◆ THE REQUEST ◆
Reproduce the data exactly.

--- start of DATA EXCERPT ---

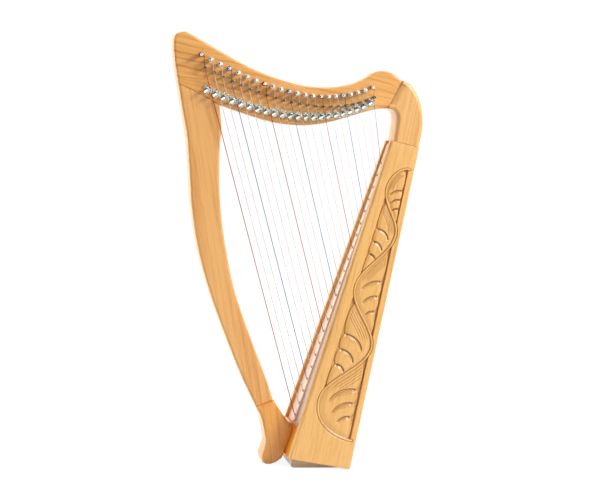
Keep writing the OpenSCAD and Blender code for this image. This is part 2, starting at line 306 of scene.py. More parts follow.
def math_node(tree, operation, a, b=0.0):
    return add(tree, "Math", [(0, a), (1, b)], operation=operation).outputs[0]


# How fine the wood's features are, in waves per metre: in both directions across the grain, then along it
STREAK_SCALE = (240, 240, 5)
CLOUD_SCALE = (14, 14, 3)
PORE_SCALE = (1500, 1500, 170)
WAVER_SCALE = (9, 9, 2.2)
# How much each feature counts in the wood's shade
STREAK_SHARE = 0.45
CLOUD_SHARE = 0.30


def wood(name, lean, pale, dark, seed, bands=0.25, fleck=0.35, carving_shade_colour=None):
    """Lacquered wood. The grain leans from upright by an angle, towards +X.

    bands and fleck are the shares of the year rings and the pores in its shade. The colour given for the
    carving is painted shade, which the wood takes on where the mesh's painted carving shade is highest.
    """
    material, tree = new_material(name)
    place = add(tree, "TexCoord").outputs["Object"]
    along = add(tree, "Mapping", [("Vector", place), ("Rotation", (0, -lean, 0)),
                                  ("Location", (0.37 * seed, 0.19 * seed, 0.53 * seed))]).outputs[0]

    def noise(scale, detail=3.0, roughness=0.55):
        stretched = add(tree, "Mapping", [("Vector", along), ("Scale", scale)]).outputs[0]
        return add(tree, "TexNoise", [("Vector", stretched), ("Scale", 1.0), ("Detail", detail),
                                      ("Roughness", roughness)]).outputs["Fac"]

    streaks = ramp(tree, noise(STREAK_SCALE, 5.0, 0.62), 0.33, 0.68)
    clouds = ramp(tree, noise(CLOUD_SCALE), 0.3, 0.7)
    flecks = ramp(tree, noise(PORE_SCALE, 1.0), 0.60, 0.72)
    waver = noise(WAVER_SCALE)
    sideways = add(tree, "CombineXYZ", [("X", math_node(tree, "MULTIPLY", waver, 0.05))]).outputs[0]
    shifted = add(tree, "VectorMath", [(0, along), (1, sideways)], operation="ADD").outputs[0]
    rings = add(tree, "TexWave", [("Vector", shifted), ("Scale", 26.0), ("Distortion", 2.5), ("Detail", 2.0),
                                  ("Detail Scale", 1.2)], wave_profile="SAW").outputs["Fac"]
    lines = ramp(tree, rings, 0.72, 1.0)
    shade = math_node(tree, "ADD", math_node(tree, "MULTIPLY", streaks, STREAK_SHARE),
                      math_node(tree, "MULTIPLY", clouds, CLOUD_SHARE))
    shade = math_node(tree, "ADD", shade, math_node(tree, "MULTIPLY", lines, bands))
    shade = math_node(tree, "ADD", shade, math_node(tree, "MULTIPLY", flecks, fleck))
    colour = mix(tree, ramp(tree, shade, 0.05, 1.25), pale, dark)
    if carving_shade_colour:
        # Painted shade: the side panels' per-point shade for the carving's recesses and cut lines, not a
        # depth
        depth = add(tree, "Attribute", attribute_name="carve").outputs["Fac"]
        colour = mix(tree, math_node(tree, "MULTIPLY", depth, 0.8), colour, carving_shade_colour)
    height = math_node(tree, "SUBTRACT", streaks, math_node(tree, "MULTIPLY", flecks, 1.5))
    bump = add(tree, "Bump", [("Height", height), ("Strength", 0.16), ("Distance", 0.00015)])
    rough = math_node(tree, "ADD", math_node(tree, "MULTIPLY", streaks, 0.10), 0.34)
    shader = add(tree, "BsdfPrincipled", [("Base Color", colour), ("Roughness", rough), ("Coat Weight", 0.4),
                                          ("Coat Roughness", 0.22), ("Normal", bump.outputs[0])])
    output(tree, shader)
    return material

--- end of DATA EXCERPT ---

◆ RESPONSE TO THIS TASK ◆
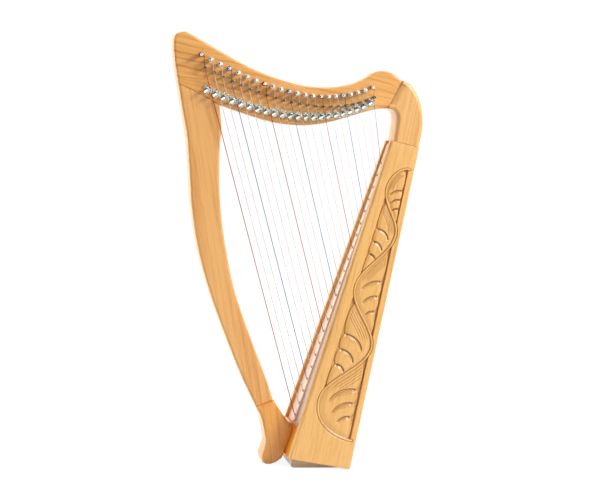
Keep writing the OpenSCAD and Blender code for this image. This is part 2, starting at line 306 of scene.py. More parts follow.
def math_node(tree, operation, a, b=0.0):
    return add(tree, "Math", [(0, a), (1, b)], operation=operation).outputs[0]


# How fine the wood's features are, in waves per metre: in both directions across the grain, then along it
STREAK_SCALE = (240, 240, 5)
CLOUD_SCALE = (14, 14, 3)
PORE_SCALE = (1500, 1500, 170)
WAVER_SCALE = (9, 9, 2.2)
# How much each feature counts in the wood's shade
STREAK_SHARE = 0.45
CLOUD_SHARE = 0.30


def wood(name, lean, pale, dark, seed, bands=0.25, fleck=0.35, carving_shade_colour=None):
    """Lacquered wood. The grain leans from upright by an angle, towards +X.

    bands and fleck are the shares of the year rings and the pores in its shade. The colour given for the
    carving is painted shade, which the wood takes on where the mesh's painted carving shade is highest.
    """
    material, tree = new_material(name)
    place = add(tree, "TexCoord").outputs["Object"]
    along = add(tree, "Mapping", [("Vector", place), ("Rotation", (0, -lean, 0)),
                                  ("Location", (0.37 * seed, 0.19 * seed, 0.53 * seed))]).outputs[0]

    def noise(scale, detail=3.0, roughness=0.55):
        stretched = add(tree, "Mapping", [("Vector", along), ("Scale", scale)]).outputs[0]
        return add(tree, "TexNoise", [("Vector", stretched), ("Scale", 1.0), ("Detail", detail),
                                      ("Roughness", roughness)]).outputs["Fac"]

    streaks = ramp(tree, noise(STREAK_SCALE, 5.0, 0.62), 0.33, 0.68)
    clouds = ramp(tree, noise(CLOUD_SCALE), 0.3, 0.7)
    flecks = ramp(tree, noise(PORE_SCALE, 1.0), 0.60, 0.72)
    waver = noise(WAVER_SCALE)
    sideways = add(tree, "CombineXYZ", [("X", math_node(tree, "MULTIPLY", waver, 0.05))]).outputs[0]
    shifted = add(tree, "VectorMath", [(0, along), (1, sideways)], operation="ADD").outputs[0]
    rings = add(tree, "TexWave", [("Vector", shifted), ("Scale", 26.0), ("Distortion", 2.5), ("Detail", 2.0),
                                  ("Detail Scale", 1.2)], wave_profile="SAW").outputs["Fac"]
    lines = ramp(tree, rings, 0.72, 1.0)
    shade = math_node(tree, "ADD", math_node(tree, "MULTIPLY", streaks, STREAK_SHARE),
                      math_node(tree, "MULTIPLY", clouds, CLOUD_SHARE))
    shade = math_node(tree, "ADD", shade, math_node(tree, "MULTIPLY", lines, bands))
    shade = math_node(tree, "ADD", shade, math_node(tree, "MULTIPLY", flecks, fleck))
    colour = mix(tree, ramp(tree, shade, 0.05, 1.25), pale, dark)
    if carving_shade_colour:
        # Painted shade: the side panels' per-point shade for the carving's recesses and cut lines, not a
        # depth
        depth = add(tree, "Attribute", attribute_name="carve").outputs["Fac"]
        colour = mix(tree, math_node(tree, "MULTIPLY", depth, 0.8), colour, carving_shade_colour)
    height = math_node(tree, "SUBTRACT", streaks, math_node(tree, "MULTIPLY", flecks, 1.5))
    bump = add(tree, "Bump", [("Height", height), ("Strength", 0.16), ("Distance", 0.00015)])
    rough = math_node(tree, "ADD", math_node(tree, "MULTIPLY", streaks, 0.10), 0.34)
    shader = add(tree, "BsdfPrincipled", [("Base Color", colour), ("Roughness", rough), ("Coat Weight", 0.4),
                                          ("Coat Roughness", 0.22), ("Normal", bump.outputs[0])])
    output(tree, shader)
    return material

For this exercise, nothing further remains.